Q We owned a condo in an association for eight years. At the end of 2014, we decided to upgrade, and sold our two (2) bedroom and purchased a three (3) bedroom unit (within 7 days) in the same association. The association assessed us a move-in fee of $500 at settlement. We disputed it at that time, but the association refused to remove it from the settlement fee notice and our choices, as presented by our title company, were to pay it or postpone settlement. We paid it and settled. Afterward, upon checking our master deed, bylaws and rules & regulations, we found only one rule referencing a move-in fee to be assessed to any owner who leased their unit. In accordance with the rules and regulations, page 32, LEASING UNITS, Section 1, subsection B, it specifically states:
".. . .the unit owner shall deliver to the management office a check for $200 representing a "move in-fee" payable to . . .and must be received prior to occupancy by the tenant of the leased unit."

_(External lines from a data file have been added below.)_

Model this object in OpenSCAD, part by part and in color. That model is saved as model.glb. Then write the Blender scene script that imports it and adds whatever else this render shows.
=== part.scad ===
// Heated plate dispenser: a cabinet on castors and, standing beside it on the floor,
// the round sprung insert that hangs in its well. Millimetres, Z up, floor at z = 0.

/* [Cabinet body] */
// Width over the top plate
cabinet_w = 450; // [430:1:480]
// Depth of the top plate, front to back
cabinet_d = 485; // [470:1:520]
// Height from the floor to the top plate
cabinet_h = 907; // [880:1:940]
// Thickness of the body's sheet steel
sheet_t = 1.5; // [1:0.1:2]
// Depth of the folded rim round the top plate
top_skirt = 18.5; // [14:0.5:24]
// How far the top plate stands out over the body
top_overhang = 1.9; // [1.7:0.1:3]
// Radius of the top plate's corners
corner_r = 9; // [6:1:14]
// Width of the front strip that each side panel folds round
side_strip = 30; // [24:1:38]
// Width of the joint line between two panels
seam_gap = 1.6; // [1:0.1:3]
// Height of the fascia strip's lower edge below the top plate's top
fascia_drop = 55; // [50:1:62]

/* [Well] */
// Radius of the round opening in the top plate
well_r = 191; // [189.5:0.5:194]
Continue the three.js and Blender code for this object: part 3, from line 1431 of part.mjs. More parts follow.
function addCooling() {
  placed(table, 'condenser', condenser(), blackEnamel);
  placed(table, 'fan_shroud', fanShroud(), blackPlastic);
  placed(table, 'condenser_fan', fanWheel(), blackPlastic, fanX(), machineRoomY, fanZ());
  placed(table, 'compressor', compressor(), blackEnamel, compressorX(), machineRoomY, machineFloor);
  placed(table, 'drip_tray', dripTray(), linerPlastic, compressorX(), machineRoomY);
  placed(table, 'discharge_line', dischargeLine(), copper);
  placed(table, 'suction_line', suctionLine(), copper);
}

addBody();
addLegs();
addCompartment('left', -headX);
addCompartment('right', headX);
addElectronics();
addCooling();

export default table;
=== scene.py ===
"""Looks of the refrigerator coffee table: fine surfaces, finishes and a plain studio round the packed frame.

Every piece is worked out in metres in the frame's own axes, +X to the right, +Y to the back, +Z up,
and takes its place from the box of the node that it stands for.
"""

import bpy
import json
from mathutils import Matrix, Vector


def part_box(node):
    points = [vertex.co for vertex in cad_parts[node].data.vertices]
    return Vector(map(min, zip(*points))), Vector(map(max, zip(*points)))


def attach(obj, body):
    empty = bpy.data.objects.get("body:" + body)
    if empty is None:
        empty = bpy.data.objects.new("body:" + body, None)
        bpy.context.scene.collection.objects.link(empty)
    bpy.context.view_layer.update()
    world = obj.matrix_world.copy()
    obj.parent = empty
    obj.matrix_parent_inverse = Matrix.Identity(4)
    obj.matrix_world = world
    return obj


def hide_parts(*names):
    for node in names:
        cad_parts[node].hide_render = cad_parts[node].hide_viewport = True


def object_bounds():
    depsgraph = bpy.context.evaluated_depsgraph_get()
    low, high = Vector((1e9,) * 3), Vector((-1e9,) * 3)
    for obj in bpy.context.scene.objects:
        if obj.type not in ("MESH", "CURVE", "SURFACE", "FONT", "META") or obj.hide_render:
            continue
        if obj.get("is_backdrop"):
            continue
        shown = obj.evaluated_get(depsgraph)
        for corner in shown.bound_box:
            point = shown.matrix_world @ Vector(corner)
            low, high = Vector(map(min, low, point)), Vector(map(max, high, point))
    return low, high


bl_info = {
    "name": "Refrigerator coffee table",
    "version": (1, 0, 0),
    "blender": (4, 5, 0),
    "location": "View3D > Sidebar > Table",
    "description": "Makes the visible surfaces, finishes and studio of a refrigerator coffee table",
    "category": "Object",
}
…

We requested our money back based on this rule, as we do not rent our unit, and were told that a resolution, passed by the board a few years back, increasing the amount from $200 to $500 gave them the authority to collect this fee from ALL new owners as well as existing owners. Here is the wording: "Be it resolved that X Association Board of Directors has set the move-in fee at $500. This is effective immediately except for those units under an agreement of sale and scheduled for settlement who will be paying the previous $200."
We don't feel this resolution gives them authority to collect this from new or existing owners as no new language was added to now include those two classes of condo owners. We then asked for a list of services provided to us for this fee and they were and still are unable to identify even one.
My questions are as follows: Do we have any legal standing or recourse to get this money back?